Last year I came across a Life magazine from the early 1940s. While this period is later than the one Postman refers to, I was struck by the fact that every advertisement in the magazine included an essay of 500-700 words. While it is true that these advertisements were often dramatic in nature, appealing to one’s hopes, dreams, and fears as opposed to a sober conveyance of necessary information about the product, these advertisements, as did the articles in the magazine, all of which were written on serious topics at a very high level, still show that the printed word was held in high regard at this time.

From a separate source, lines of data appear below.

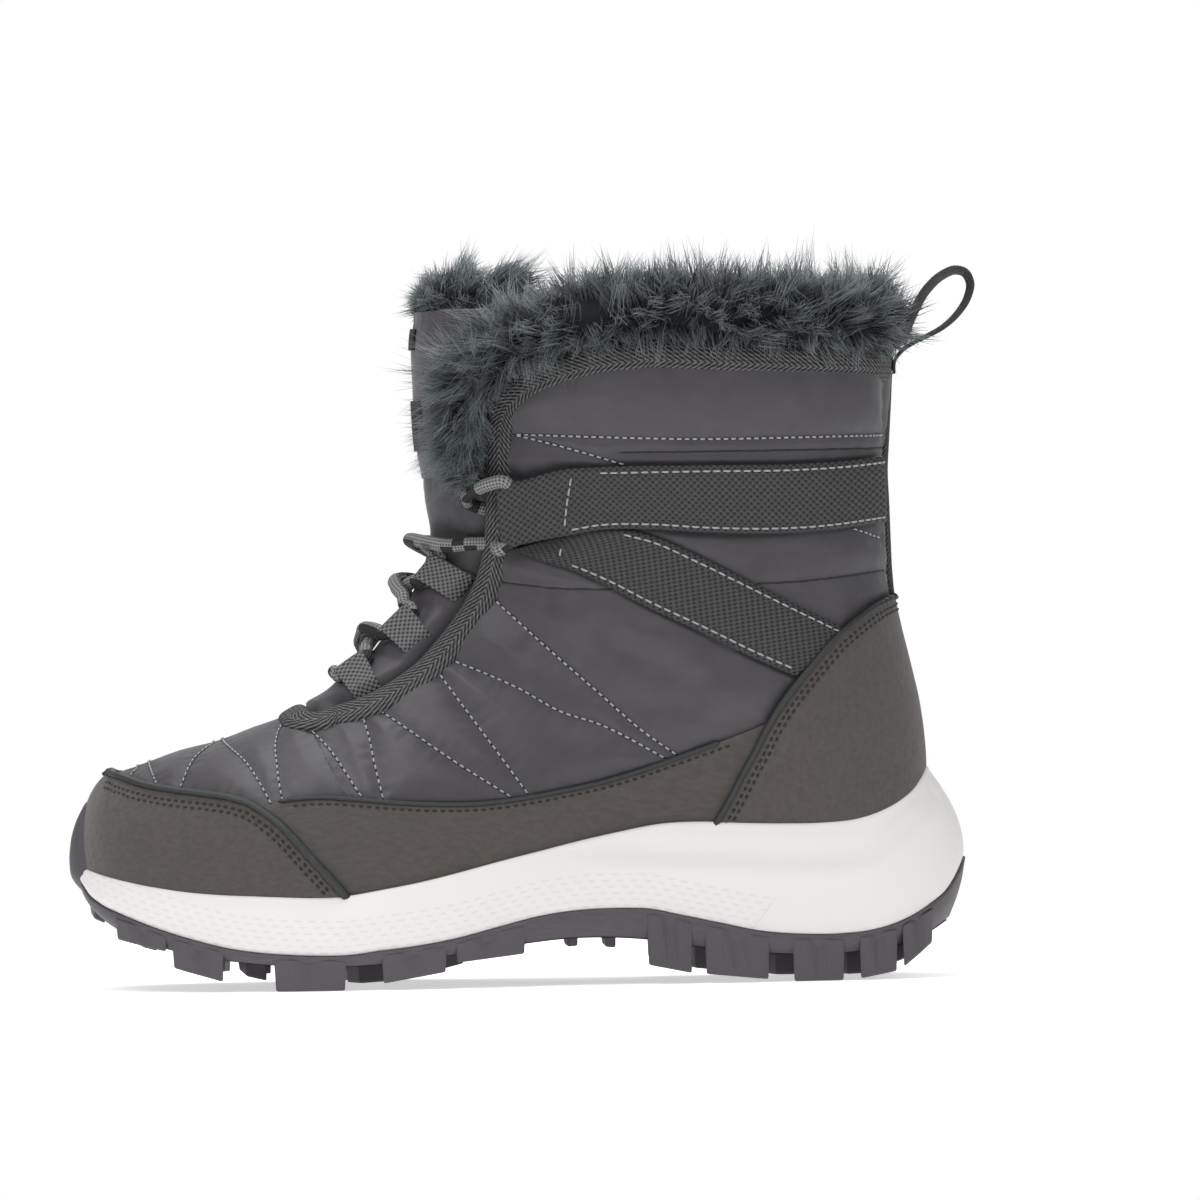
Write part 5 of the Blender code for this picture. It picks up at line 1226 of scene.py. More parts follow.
TAB_CORNERS = [
    # throat side low and high, then the fold low and high
    [(0.322, 0.461), (0.350, 0.483), (0.314, 0.480), (0.343, 0.509)],
    [(0.380, 0.526), (0.407, 0.560), (0.366, 0.546), (0.395, 0.588)],
    [(0.429, 0.612), (0.451, 0.652), (0.407, 0.632), (0.429, 0.677)],
]
TAB_ROWS, TAB_COLUMNS = 26, 20
for side, word in SIDE_NAMES:
    for number, corners in enumerate(TAB_CORNERS, 1):
        low, high, fold_low, fold_high = (last_side(p, side) for p in side_points(corners))
        a = np.linspace(0, 1, TAB_COLUMNS)[None, :, None]
        b = np.linspace(-0.25, 1, TAB_ROWS)[:, None, None]
        root = low + (high - low) * a
        fold = fold_low + (fold_high - fold_low) * a
        flat = root + (fold - root) * b
        spots, normals = ON_LAST.near(flat.reshape(-1, 3))
        bulge = 0.0024 + 0.0034 * np.clip(b, 0, 1) ** 1.5 - 0.0040 * np.clip(-b / 0.25, 0, 1)
        over = (spots + normals * np.broadcast_to(bulge, flat.shape[:2] + (1,)).reshape(-1, 1)).reshape(flat.shape)
        way = unit(fold - root)
        out = normals.reshape(flat.shape)[-1:]
        turns = np.linspace(0, math.pi, 11)[1:]
        rim = over[-1:]
        roll = 0.0028
        turned = out * np.cos(turns)[:, None, None] + way[-1:] * np.sin(turns)[:, None, None]
        curl = rim - out * roll + turned * roll
        back = curl[-1:] - way[-1:] * np.linspace(0.001, 0.008, 5)[:, None, None]
        grid = np.concatenate([over, curl, back])
        steps = np.linalg.norm(np.diff(grid[:, TAB_COLUMNS // 2], axis=0), axis=1)
        along = np.concatenate([[0], np.cumsum(steps)])
        width = np.linalg.norm(high - low)
        uv = grid_map(along, np.linspace(0, width, TAB_COLUMNS))
        tab_faces = grid_quads(len(grid), TAB_COLUMNS)
        tab = facing_out(shape(f"lace_tab_{word}_{number}", grid, tab_faces, tab_webbing, uv=uv))
        thickened(tab, 0.0011)
        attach(tab, "root")
        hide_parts(f"lace_loop_{word}_{number}")

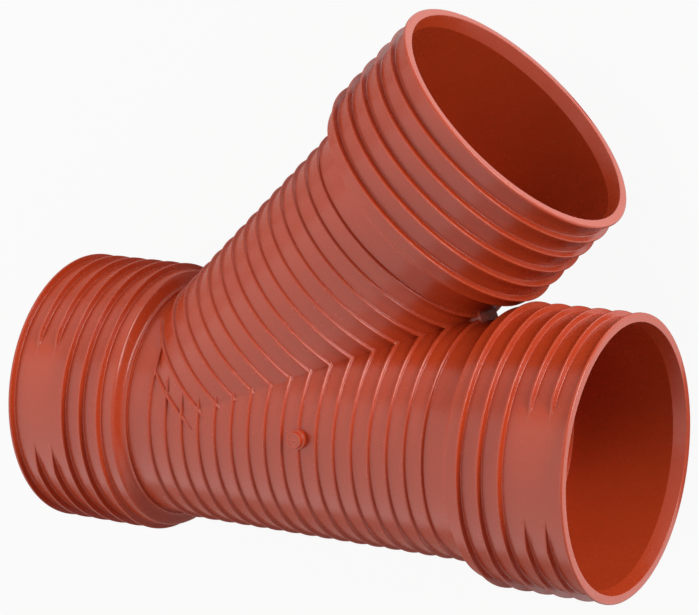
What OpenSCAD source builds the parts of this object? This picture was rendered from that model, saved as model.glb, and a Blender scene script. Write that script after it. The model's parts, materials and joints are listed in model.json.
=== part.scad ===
// Y-connector for corrugated drain pipe: a straight run with a branch of the same bore, and a
// ribbed socket on each of its three ends, moulded as one piece.
// The origin is on the axis of the run, in the plane where the inlet pipe seats on its stop.
// The run lies along +X from the inlet to the outlet, the branch leans from it towards +Y, and +Z is up.

/* [Pipe] */
// Radius of the smooth bore through the run and the branch
bore_r = 100; // [92:1:104]
// Thickness of the body wall between its ribs
body_wall = 5.2; // [4:0.2:7]

/* [Layout] */
// Angle between the outlet and the branch
branch_angle = 45; // [42:1:60]
// Gap between the outlet socket and the branch socket, where their ribs come closest
crotch_gap = 1.6; // [1.2:0.1:12]
// Length of bare skin between the foot of the branch and the shoulder of the inlet socket
inlet_skin = 1; // [0.6:0.2:40]
// How much slimmer the branch is than the run between the sockets, on the radius
branch_relief = 0.3; // [0.2:0.1:2]
// How far the web that closes the crotch reaches past the meeting point of the rib crests
web_reach = 2.4; // [1.6:0.2:6]

/* [Body ribs] */
// Height of a body rib above the skin
body_rib_h = 2.2; // [1:0.1:4]
// Width of a body rib
body_rib_w = 3; // [1.4:0.1:4]
// Distance between body ribs
body_rib_pitch = 17.5; // [12:0.5:30]
// Distance from the crossing of the axes to the first body rib of each arm
first_rib = 13.3; // [8:0.1:16]
// Least distance between a body rib and the shoulder of a socket
rib_margin = 15; // [8:1:18]

/* [Sockets] */
// Bore radius of a socket, which the end of the pipe fills
socket_bore_r = 113; // [111:0.5:116]
// Depth of a socket from its face to the stop that the pipe seats on
socket_depth = 109; // [95:1:130]
// Thickness of a socket wall between its ribs
socket_wall = 5.6; // [4:0.2:7]
// Depth of the lead-in cone at the face
lead_in = 12; // [6:1:16]
// Widening of the lead-in cone at the face, on the radius
lead_in_rise = 3.2; // [1:0.2:4]
// Length of the cone that steps down from the socket bore to the pipe bore
stop_len = 5; // [3:0.5:8]
// Length of the shoulder that steps down from the socket skin to the body
shoulder_len = 7; // [5:0.5:10]
// Distance from the stop back to the outer edge of the shoulder
shoulder_back = 2.5; // [1.5:0.5:5]
// Length of the low collar between the shoulder and the body skin
collar_len = 1.5; // [1:0.1:4]

/* [Socket ribs] */
// Number of ribs on a socket, behind the one at its rim
socket_ribs = 5; // [3:1:7]
// Height of a socket rib above the skin
socket_rib_h = 5.4; // [3:0.1:7]
// Width of a socket rib at its crest
socket_rib_w = 2.2; // [1.6:0.1:4]
// Draft of a socket rib, which is its extra width at the foot on each side
socket_rib_draft = 0.7; // [0.3:0.1:1.4]
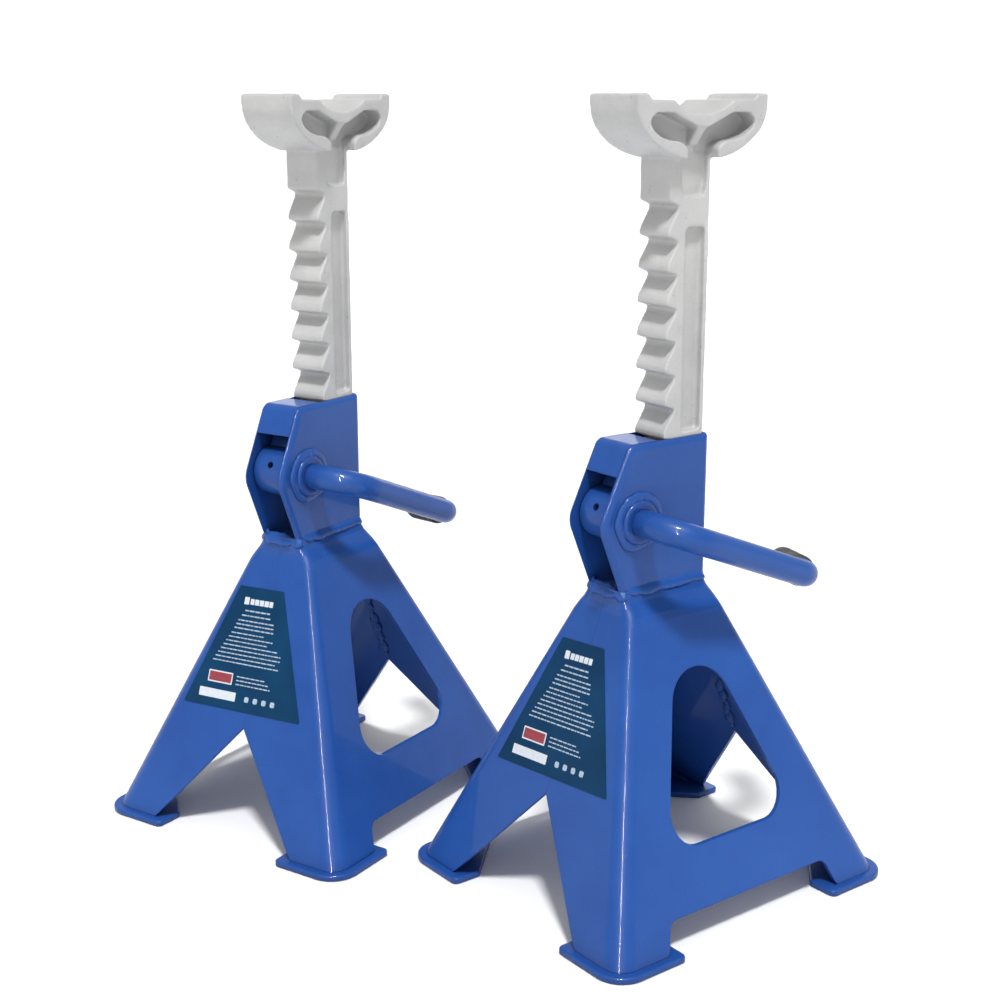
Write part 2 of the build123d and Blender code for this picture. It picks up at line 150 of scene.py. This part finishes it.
def smooth_above(mesh, height, blend, rounds):
    """Smooths the mesh further above a height in mm, growing to full strength over blend mm."""
    obj = add_object("smooth_work", mesh)
    group = obj.vertex_groups.new(name="upper")
    for v in mesh.vertices:
        weight = min(1.0, (v.co.z / MM - height) / blend)
        if weight > 0:
            group.add([v.index], weight, "REPLACE")
    smooth = obj.modifiers.new("smooth", "SMOOTH")
    smooth.factor = 0.5
    smooth.iterations = rounds
    smooth.vertex_group = group.name
    result = evaluated_mesh(obj)
    bpy.data.objects.remove(obj)
    result.shade_smooth()
    return result


def roughen(mesh, layers, top):
    """Moves points along their normals by noise layers of (size, depth) in mm, and none above top."""
    normals = [v.normal.copy() for v in mesh.vertices]
    for v, normal in zip(mesh.vertices, normals):
        at = v.co / MM
        shift = sum(depth * noise.noise(at / size) for size, depth in layers)
        v.co += normal * shift * MM
        v.co.z = min(v.co.z, top * MM)
    mesh.update()


def even_points(path, step, closed):
    """Points along a path at equal steps, its corners rounded off, and the path's length."""
    points = [Vector(p) for p in path]
    if closed:
        points.append(points[0])
    lengths = [0.0]
    for start, end in zip(points, points[1:]):
        lengths.append(lengths[-1] + (end - start).length)
    total = lengths[-1]
    count = max(8, int(total / step))
    evened = []
    for index in range(count if closed else count + 1):
        s = total * index / count
        k = max(i for i in range(len(lengths) - 1) if lengths[i] <= s + 1e-9)
        t = (s - lengths[k]) / max(lengths[k + 1] - lengths[k], 1e-9)
        evened.append(points[k].lerp(points[k + 1], t))
    size = len(evened)
    rounded = []
    for index in range(size):
        near = range(index - 4, index + 5)
        group = [evened[k % size if closed else min(max(k, 0), size - 1)] for k in near]
        rounded.append(sum(group, Vector()) / len(group))
    return rounded, total


def bead_mesh(name, path, width, height, outward, seed, pitch, ripple=0.10, wander=0.25,
              closed=False):
    """A flat weld bead along a path. Its width and height are measured from its middle line, in mm.

    outward is a function of a point that gives the direction out of the surface there.
    """
    pick = random.Random(seed)
    offset = Vector((pick.uniform(0, 99), pick.uniform(0, 99), pick.uniform(0, 99)))
    phase = pick.uniform(0, 6)
    centres, total = even_points(path, 0.4, closed)
    size = len(centres)
    sides = 16
    verts = []
    for index in range(size):
        before = centres[(index - 1) % size] if closed or index else centres[0]
        after = centres[(index + 1) % size] if closed or index < size - 1 else centres[-1]
        along = (after - before).normalized()
        up = outward(centres[index])
        up = (up - along * up.dot(along)).normalized()
        side = along.cross(up)
        s = total * index / (size if closed else size - 1)
        slip = 0.9 * noise.noise(offset + Vector((s * 0.12, 0, 0)))
        wave = abs(math.sin(math.pi * s / pitch + phase + slip))
        swell = 1 + ripple * (wave - 0.6) + wander * noise.noise(offset + Vector((s * 0.14, 3, 1)))
        if not closed:
            swell *= math.sqrt(min(1.0, 0.06 + min(s, total - s) / (width * 1.2)))
        drift = side * width * 0.35 * noise.noise(offset + Vector((s * 0.10, 7, 0)))
        for k in range(sides):
            angle = 2 * math.pi * k / sides
            ring = Vector((s * 0.45, math.cos(angle) * 1.5, math.sin(angle) * 1.5))
            lump = swell * (1 + 0.10 * noise.noise(offset + ring))
            across = side * math.cos(angle) * width * lump
            rise = up * math.sin(angle) * height * lump
            verts.append(centres[index] + drift + across + rise)
    faces = []
    for index in range(size if closed else size - 1):
        for k in range(sides):
            a = index * sides + k
            b = index * sides + (k + 1) % sides
            c = ((index + 1) % size) * sides + (k + 1) % sides
            d = ((index + 1) % size) * sides + k
            faces.append((a, b, c, d))
    if not closed:
        faces.append(tuple(reversed(range(sides))))
        last = (size - 1) * sides
        faces.append(tuple(last + k for k in range(sides)))
    mesh = mesh_from(name, verts, faces)
    shape = bmesh.new()
    shape.from_mesh(mesh)
    bmesh.ops.recalc_face_normals(shape, faces=shape.faces)
    shape.to_mesh(mesh)
    shape.free()
    return mesh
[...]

Consider for a moment the effects that this type of culture would have on education. Children immersed in books, trained from a young age to read widely and sustain their attention for prolonged periods of time on intricate and complex arguments and then rationally assess and evaluate them would be well-positioned to excel in academic pursuits. Indeed, the conditions that produced a typographical mind were so widespread and embedded in American culture that a man like Lincoln could read, understand, and integrate authors like Shakespeare into his speeches and litigate and debate against men with the very best formal educations despite having attended school for only one year.

Likewise, this society produced Laura Ingles Wilder, a young woman raised on the frontier with very little formal education who wrote a best-selling series of books that has been beloved by countless Americans for more than a century. Some modern scholars believe this series had to have been written by someone other than Laura Ingles because they doubt that someone with her limited education could have written so well. But no contemporary doubted her authorship; their society supported self-education, so there was no reason to think that a person could not be both unschooled and well-educated.